73.The father spent time with the children (apart from [R] and [G]) between 11 February 2007 and 27 February 2007 for two periods of time. The father spent further time with the children between 23 June 2007 and 8 July 2007 on the Sunshine Coast. The father says that during this period [M] started displaying a negative attitude. The father spent further time with the children, except for [R] and [G] between 26 September 2007 and 3 October 2007 at the Sunshine Coast.
…
75.It was during the time spent in the September/October 2007 school holidays that another incident occurred. … The father gave the two youngest children sepia tablets. …
76.During this school holiday period I accept the mother’s evidence that [W] [17 years in December 2008] and [M] [11 years in December 2008] left the father’s care early, and only [J] and [T] stayed for the week. I accept that on arrival home [W] said that he didn’t want to spend time at his father’s again. I accept that [M] was upset and teary.
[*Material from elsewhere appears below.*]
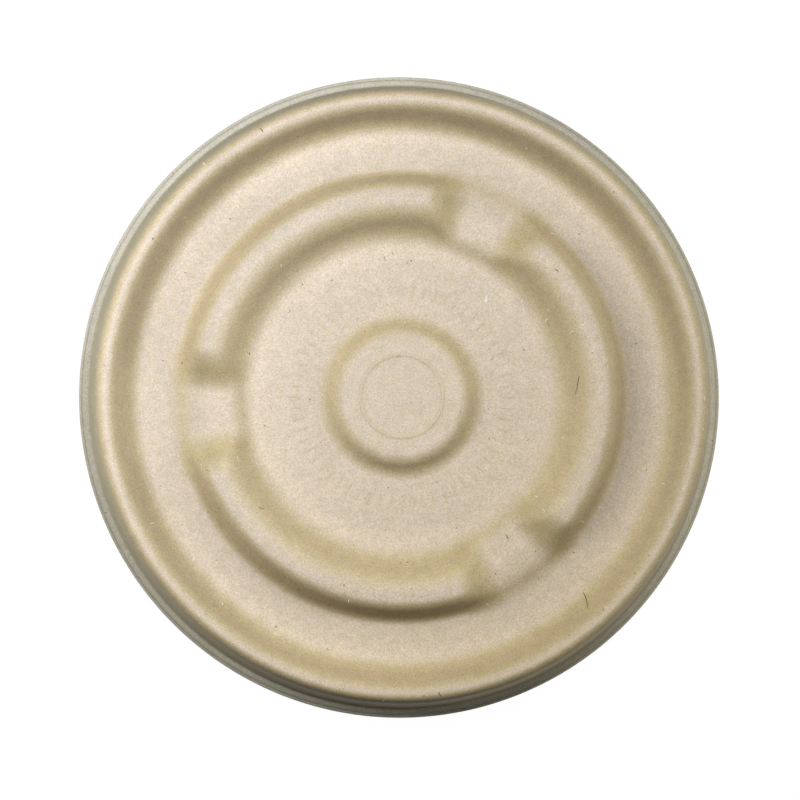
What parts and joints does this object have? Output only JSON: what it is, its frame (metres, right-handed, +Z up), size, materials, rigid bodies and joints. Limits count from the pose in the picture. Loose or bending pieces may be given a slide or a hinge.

77.[J] told her mother that she felt sick in her stomach from the tablet that she was given by her father.
78.The father says during this time he saw sadness and confusion of [sic] the faces of [J], [M] and [T]. …
79.Thereafter the mother refused to allow the children to spend time with their father. The father has attempted to telephone the children but accepts that they are unwilling to talk to him.
80.Other events no doubt contributed to the mother’s decision. …
[These the Federal Magistrate then discussed]
…
89.… All children except [T] now refuse to spend time with their father.
The learned Federal Magistrate summarised Ms L’s family report, including that she:
(18)Opined that the children are particularly close and ideally should not be separated in their care arrangements and/or in the context of any future time with the father;
…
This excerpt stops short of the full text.